• _Data extract_

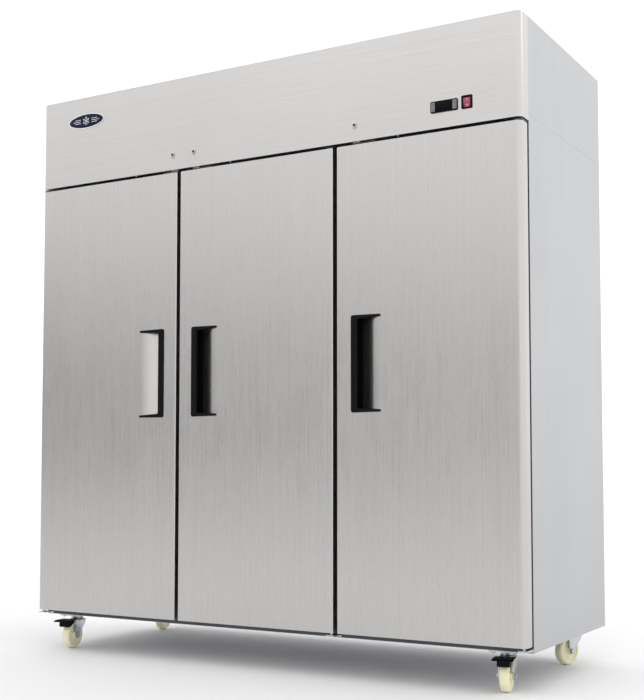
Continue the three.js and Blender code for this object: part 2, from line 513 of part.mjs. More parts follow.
// Evaporator housing under the ceiling of the middle bay.
const EV_X = DOOR_PITCH - MULLION / 2 - EVAPORATOR_SIDE, EV_TOP = linerTop - SHEET - FIT;
const EV_FRONT = CAB + 230, EV_BACK = linerBack - SHEET - FIT - 30;
{
  const ex = EV_X, t = 1.6, fz = (EV_LOW + EV_TOP) / 2;
  let s = cut(box(-ex, ex, EV_FRONT, EV_BACK, EV_LOW, EV_TOP), box(-ex + t, ex - t, EV_FRONT + t, EV_BACK + 5, EV_LOW + t, EV_TOP - t));
  s = s.add(box(-ex + 0.5, ex - 0.5, EV_FRONT + 120, EV_FRONT + 180, EV_LOW + 0.5, EV_TOP - 0.5));
  s = s.subtract(rod("y", 0, fz, 74, EV_FRONT - 5, EV_FRONT + 5, 28));
  s = s.add(rod("y", 0, fz, 24, EV_FRONT + 60, EV_FRONT + 121, 16));
  add("evaporator", s, ALUMINIUM);
  const g = new THREE.Group();
  g.position.set(0, EV_FRONT + 44, fz);
  part.add(g);
  let f = rod("y", 0, 0, 18, -10, 10, 16);
  for (let k = 0; k < 4; k++) {
    const b = new THREE.BoxGeometry(34, 2, 50);
    b.rotateZ(0.5);
    b.translate(0, 0, 41);
    b.rotateY((k * Math.PI) / 2);
    f = f.add(solid(b));
  }
  add("evaporator_fan", f, FAN_PLASTIC, g);
}

// ---------------------------------------------------------------- casters
for (const [key, turn] of Object.entries(CASTER_TURN)) {
  const g = new THREE.Group();
  g.position.set(...casterPlace(key), 0);
  g.rotation.z = THREE.MathUtils.degToRad(turn);
  part.add(g);
  const wy = -TRAIL, top = BASE - 20, braked = key.startsWith("front");
  // Fork: swivel head, crown plate, two legs and the axle.
  const legPts = [[22, top], [20, top - 10], [wy + 12, WHEEL_R], [wy + 9, WHEEL_R - 9], [wy, WHEEL_R - 13], [wy - 9, WHEEL_R - 9], [wy - 12, WHEEL_R], [-44, top - 22], [-56, top - 10], [-56, top]];
  let fork = join(box(-25, 25, -42, 26, top - 3, top), rod("z", 0, 0, 24, top - 1, BASE - 5 - FIT, 16));
  for (const sx of [-1, 1]) {
    let leg = across([...legPts].reverse(), Math.min(sx * 21.5, sx * 25), Math.max(sx * 21.5, sx * 25));
    if (braked) leg = leg.subtract(rod("x", -48, top - 4.5, 3.3, -30, 30, 12));
    fork = fork.add(leg);
  }
  fork = join(fork, rod("x", wy, WHEEL_R, 5, -30, 30, 12), rod("x", wy, WHEEL_R, 9, 24.5, 30, 6), rod("x", wy, WHEEL_R, 9, -30, -24.5, 6));
  fork = cut(fork, rod("z", 0, 0, 6 + FIT, top - 8, BASE, 12));
  add("caster_" + key + "_fork", fork, ZINC, g);
  // Wheel: hub, web and crowned tread.
  const axle = new THREE.Group();
  axle.position.set(0, wy, WHEEL_R);
  axle.rotation.y = Math.PI / 2;
  g.add(axle);
  const half = [[5.4, 20.6], [13, 20.6], [14, 11], [34, 11], [36, TREAD / 2], [46, TREAD / 2 - 1], [WHEEL_R, 7]];
  const profile = [...half, ...half.map(([rr, h]) => [rr, -h]).reverse()];
  add("caster_" + key + "_wheel", turned(profile.reverse(), 20), NYLON, axle);
  if (braked) {
    const py = -48, pz = top - 4.5, shoe = WHEEL_R + 1;
    const arc = [];
    for (let k = 0; k <= 5; k++) {
      const t = Math.PI / 2 + 0.38 + (k / 5) * 0.44;
      arc.push([wy + shoe * Math.cos(t), WHEEL_R + shoe * Math.sin(t)]);
    }
    const pedal = join(across([[-45, top + 2], [-45, top - 6.5], ...arc, [-88, BASE - 42], [-88, top + 2]].reverse(), -20, 20),
      across([[-45, top + 1.5], [-96, top + 1.5], [-108, top - 2.5], [-108.6, top - 0.5], [-96.5, top + 4], [-45, top + 4]].reverse(), -33, 33),
      rod("x", py, pz, 3, -26.5, 26.5, 12));
    add("caster_" + key + "_brake", pedal, BLACK, g);
  }
}

export default part;
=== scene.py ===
"""Looks of the three-door reach-in refrigerator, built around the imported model.

Sizes are in millimetres until a piece is made, where they become metres. +Z is up, the doors face -Y.
"""

import json
import math

import bmesh
import bpy
from mathutils import Matrix, Vector


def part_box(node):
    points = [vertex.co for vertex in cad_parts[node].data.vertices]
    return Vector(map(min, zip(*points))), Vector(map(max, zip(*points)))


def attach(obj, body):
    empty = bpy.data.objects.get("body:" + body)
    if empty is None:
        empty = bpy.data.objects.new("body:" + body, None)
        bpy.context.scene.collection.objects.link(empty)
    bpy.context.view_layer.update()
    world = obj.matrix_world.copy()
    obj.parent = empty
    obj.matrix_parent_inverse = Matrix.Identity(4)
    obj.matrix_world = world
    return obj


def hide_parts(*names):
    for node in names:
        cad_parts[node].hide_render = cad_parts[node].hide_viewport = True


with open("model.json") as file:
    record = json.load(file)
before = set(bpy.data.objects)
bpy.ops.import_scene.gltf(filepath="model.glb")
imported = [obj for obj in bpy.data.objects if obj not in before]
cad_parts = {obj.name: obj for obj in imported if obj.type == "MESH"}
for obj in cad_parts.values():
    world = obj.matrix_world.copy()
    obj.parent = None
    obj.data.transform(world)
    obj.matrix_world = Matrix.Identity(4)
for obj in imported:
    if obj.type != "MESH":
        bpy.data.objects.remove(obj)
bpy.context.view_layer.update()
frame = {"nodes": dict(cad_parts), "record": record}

MM = 0.001
SHEET = 1.2  # stainless sheet
FIT = 0.3  # assembly gap
BULLNOSE = 20  # outer vertical corners
CUT = 5  # how far a cutter runs past the faces that it cuts


# ---- places taken from the frame
def node_box(node):
    low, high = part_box(node)
    return [v / MM for v in low], [v / MM for v in high]


def joint_place(name):
    joint = next(j for j in frame["record"]["behaviour"]["joints"] if j["name"] == name)
    return Vector(joint["pos_m"]) / MM, Vector(joint["axis"])


HEADER_LOW, HEADER_HIGH = node_box("header_panel")
FRONT = node_box("door_middle_skin")[0][1]  # front plane of doors and header
CAB = node_box("side_panel_left")[0][1]  # front plane of the cabinet
BASE = node_box("side_panel_left")[0][2]  # underside of the cabinet
SIDE = HEADER_HIGH[0]  # half the width


# ---- materials
class Nodes:
    """A node tree with short calls for the nodes that the finishes and the surround share."""

    def __init__(self, owner, shader="Principled BSDF", coordinates="Object"):
        owner.use_nodes = True
        self.owner = owner
        self.tree = owner.node_tree
        self.shader = self.tree.nodes[shader].inputs
        self.place = self.add("TexCoord", coordinates)

    def feed(self, socket, value):
        """Links another node's output to a socket, or sets the socket to a plain value."""
        if isinstance(value, bpy.types.NodeSocket):
            self.tree.links.new(value, socket)
        else:
            socket.default_value = value

    def add(self, kind, output, inputs=(), **settings):
        """Makes a node and returns one of its outputs."""
        node = self.tree.nodes.new("ShaderNode" + kind)
        for key, value in settings.items():
            setattr(node, key, value)
        for key, value in dict(inputs).items():
            self.feed(node.inputs[key], value)
        return node.outputs[output]

    def finish(self, values):
        """Feeds the shader and returns the material."""
        for key, value in values.items():
            self.feed(self.shader[key], value)
        return self.owner

    def noise(self, scale, detail=3.0, rough=0.5):
        """Noise with one frequency per metre, or with one for each direction."""
        scale = scale if isinstance(scale, tuple) else (scale,) * 3
        place = self.add("Mapping", "Vector", {"Scale": scale, "Vector": self.place})
        return self.add("TexNoise", "Fac", {"Scale": 1.0, "Detail": detail, "Roughness": rough,
                                            "Vector": place})

    def spread(self, value, low, high, start=0.25, end=0.75, **settings):
        """Maps a value between start and end onto low to high."""
        return self.add("MapRange", "Result", {"From Min": start, "From Max": end, "To Min": low,
                                               "To Max": high, "Value": value}, **settings)

    def sum(self, a, b, operation="ADD"):
        return self.add("Math", "Value", {0: a, 1: b}, operation=operation)

    def mixed(self, factor, a, b):
        """Mixes two colours, each a plain one or an output."""
        a, b = ((*c, 1) if isinstance(c, tuple) else c for c in (a, b))
        return self.add("Mix", "Result", {"Factor": factor, "A": a, "B": b}, data_type="RGBA")

    def tone(self, noise, a, b):
        return self.mixed(self.spread(noise, 0.0, 1.0), a, b)

    def bump(self, height, strength, distance):
        return self.add("Bump", "Normal", {"Strength": strength, "Distance": distance, "Height": height})

    def dot(self, a, b):
        return self.add("VectorMath", "Value", {0: a, 1: b}, operation="DOT_PRODUCT")

    def edges(self, radius):
        """1 on sharp edges and 0 on flat faces."""
        bevel = self.add("Bevel", "Normal", {"Radius": radius}, samples=4)
        return self.spread(self.dot(bevel, self.add("NewGeometry", "Normal")), 1.0, 0.0, 0.75, 0.97)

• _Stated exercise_
Extract, word for word, the line containing "const py = -48, pz", the line containing "points = [vertex.co", and every line between them.

• _Exercise result_
    const py = -48, pz = top - 4.5, shoe = WHEEL_R + 1;
    const arc = [];
    for (let k = 0; k <= 5; k++) {
      const t = Math.PI / 2 + 0.38 + (k / 5) * 0.44;
      arc.push([wy + shoe * Math.cos(t), WHEEL_R + shoe * Math.sin(t)]);
    }
    const pedal = join(across([[-45, top + 2], [-45, top - 6.5], ...arc, [-88, BASE - 42], [-88, top + 2]].reverse(), -20, 20),
      across([[-45, top + 1.5], [-96, top + 1.5], [-108, top - 2.5], [-108.6, top - 0.5], [-96.5, top + 4], [-45, top + 4]].reverse(), -33, 33),
      rod("x", py, pz, 3, -26.5, 26.5, 12));
    add("caster_" + key + "_brake", pedal, BLACK, g);
  }
}

export default part;
=== scene.py ===
"""Looks of the three-door reach-in refrigerator, built around the imported model.

Sizes are in millimetres until a piece is made, where they become metres. +Z is up, the doors face -Y.
"""

import json
import math

import bmesh
import bpy
from mathutils import Matrix, Vector


def part_box(node):
    points = [vertex.co for vertex in cad_parts[node].data.vertices]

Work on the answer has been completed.